Sorry. But I like church. I like monumental architecture. I like Catholic pageantry. I like Protestant ceremony. I wish we still ‘stood and voiced our minds’. I prefer the heroic pagan ethos to that of christian suffering. I prefer the historical narrative of Athens to that of Babylonian mysticism. But mostly I like the whole listening and singing and chanting together thing – because for a few minutes each week I get to feel part of an enormous extended family – a big, safe, pack.
It has never bothered me that some people do not distinguish between mystical allegory and historical fact, while others fail to grasp the value of mystical allegory as more accessible, less subject to human error, and less fragile than reason.

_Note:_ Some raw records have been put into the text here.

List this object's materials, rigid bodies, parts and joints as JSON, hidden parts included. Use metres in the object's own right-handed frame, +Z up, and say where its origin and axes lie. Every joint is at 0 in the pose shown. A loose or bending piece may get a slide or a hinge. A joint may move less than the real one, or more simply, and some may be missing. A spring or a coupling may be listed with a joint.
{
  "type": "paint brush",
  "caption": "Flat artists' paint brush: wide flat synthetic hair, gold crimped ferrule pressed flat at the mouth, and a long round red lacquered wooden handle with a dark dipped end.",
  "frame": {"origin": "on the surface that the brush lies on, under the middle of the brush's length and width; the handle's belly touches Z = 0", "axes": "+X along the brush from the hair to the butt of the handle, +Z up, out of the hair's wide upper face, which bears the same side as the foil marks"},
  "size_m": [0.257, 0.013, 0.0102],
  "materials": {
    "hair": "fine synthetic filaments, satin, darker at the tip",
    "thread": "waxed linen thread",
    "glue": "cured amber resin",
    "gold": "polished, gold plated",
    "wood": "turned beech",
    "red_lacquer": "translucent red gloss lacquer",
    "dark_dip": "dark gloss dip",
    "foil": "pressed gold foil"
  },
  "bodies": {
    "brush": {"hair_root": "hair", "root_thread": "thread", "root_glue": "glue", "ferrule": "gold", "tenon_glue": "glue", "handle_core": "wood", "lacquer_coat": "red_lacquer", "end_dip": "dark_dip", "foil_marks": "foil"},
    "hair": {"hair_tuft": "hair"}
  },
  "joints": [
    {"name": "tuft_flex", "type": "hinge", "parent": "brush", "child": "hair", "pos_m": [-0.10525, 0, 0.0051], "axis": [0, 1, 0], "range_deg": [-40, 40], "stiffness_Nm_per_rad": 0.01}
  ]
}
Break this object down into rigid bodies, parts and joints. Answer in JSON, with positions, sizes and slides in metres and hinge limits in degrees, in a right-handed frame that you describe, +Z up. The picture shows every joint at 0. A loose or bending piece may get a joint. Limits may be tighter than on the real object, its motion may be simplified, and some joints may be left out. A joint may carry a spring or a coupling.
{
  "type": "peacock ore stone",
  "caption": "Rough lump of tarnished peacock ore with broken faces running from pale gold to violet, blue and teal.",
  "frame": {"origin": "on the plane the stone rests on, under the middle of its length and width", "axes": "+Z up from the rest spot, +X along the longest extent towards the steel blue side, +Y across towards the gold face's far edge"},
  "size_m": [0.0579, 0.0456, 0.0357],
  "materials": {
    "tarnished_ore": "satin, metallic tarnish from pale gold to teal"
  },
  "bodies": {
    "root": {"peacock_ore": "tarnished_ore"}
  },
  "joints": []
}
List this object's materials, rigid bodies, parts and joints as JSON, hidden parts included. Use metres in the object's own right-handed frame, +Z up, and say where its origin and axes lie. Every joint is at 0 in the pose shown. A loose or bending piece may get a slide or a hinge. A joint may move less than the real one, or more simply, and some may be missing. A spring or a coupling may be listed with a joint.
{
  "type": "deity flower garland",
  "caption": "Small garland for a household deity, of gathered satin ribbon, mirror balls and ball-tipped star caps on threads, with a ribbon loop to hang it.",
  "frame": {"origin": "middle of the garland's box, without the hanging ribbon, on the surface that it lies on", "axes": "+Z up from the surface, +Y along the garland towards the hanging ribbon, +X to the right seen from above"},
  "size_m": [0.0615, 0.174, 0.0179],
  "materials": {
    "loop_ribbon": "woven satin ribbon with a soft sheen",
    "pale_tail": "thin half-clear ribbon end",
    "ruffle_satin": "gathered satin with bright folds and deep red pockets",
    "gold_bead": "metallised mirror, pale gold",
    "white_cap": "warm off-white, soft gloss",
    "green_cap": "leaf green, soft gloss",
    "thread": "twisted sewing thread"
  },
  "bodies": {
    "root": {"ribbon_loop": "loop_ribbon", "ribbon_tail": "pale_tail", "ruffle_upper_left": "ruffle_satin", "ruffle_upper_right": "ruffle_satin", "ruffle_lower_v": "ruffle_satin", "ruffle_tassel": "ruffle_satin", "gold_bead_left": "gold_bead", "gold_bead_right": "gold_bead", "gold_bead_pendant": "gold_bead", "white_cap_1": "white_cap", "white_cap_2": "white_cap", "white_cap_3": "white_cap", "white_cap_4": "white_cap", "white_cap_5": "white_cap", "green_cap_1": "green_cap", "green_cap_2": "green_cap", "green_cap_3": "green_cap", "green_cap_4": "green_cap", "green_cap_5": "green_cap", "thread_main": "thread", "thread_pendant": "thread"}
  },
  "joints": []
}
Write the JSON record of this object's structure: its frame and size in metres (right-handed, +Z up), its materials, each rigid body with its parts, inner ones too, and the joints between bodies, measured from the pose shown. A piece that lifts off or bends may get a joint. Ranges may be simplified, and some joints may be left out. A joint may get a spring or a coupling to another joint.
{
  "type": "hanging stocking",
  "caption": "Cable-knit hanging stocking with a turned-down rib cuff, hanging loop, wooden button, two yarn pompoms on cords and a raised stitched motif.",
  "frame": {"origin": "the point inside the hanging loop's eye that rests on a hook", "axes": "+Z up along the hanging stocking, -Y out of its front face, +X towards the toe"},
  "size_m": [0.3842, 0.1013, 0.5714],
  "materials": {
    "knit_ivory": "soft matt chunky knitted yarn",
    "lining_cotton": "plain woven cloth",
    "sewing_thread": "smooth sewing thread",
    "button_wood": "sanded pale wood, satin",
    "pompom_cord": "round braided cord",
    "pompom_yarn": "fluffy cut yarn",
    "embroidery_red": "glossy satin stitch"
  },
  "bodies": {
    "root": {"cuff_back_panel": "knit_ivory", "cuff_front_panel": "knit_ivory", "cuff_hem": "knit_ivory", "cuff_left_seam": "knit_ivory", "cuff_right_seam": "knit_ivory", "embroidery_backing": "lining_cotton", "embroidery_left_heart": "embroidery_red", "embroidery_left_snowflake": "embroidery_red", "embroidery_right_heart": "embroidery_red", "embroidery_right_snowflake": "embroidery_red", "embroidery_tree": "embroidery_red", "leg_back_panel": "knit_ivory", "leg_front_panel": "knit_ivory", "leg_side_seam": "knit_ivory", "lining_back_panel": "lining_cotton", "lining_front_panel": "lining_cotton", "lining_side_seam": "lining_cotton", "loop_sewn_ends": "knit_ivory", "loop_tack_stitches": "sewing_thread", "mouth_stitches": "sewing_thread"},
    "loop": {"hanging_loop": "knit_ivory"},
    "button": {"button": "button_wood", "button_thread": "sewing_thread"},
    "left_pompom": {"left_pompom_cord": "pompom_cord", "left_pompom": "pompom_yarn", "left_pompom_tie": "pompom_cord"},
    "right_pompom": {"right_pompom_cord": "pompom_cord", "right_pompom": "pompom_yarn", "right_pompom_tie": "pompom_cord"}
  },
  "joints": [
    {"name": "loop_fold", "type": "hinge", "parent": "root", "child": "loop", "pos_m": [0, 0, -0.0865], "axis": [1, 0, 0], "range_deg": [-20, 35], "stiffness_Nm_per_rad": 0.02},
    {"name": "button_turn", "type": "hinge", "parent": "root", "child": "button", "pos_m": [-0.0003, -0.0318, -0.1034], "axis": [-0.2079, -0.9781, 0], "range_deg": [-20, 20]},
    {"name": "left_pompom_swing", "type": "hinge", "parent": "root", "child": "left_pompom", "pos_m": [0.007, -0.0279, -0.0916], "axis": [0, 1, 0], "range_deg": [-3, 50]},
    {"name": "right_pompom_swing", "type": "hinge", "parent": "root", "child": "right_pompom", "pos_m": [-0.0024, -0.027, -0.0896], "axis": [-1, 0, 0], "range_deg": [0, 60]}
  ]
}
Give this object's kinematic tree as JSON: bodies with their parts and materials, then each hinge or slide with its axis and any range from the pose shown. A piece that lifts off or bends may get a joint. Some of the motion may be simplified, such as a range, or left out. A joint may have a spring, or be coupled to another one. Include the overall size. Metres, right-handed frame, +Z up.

The reason that religion can be a problem is because we can, especially under democracy, use government to apply violence based upon on mythological principles, rather than use religion as a means of including others in our manners, ethics, morals, myths and rituals so that we extend kinship trust to those who are not our kin, and to ostracize those who will not adopt those manners, ethics, morals, myths and rituals. Not because myths and rituals are true, but because the cost of observing those myths and rituals is evidence of one’s commitment to his moral kin.
Secular ratio-scientific education provides us with myths, but few and infrequent rituals, and ignores the necessity to pay costs to demonstrate and adhere to kinship trust that facilitates the extension of kinship trust.
Consumerism is a nice temporary alternative to kin, but it’s a devil’s bargain. We are lost and lonely at the end of that selfish satisfaction.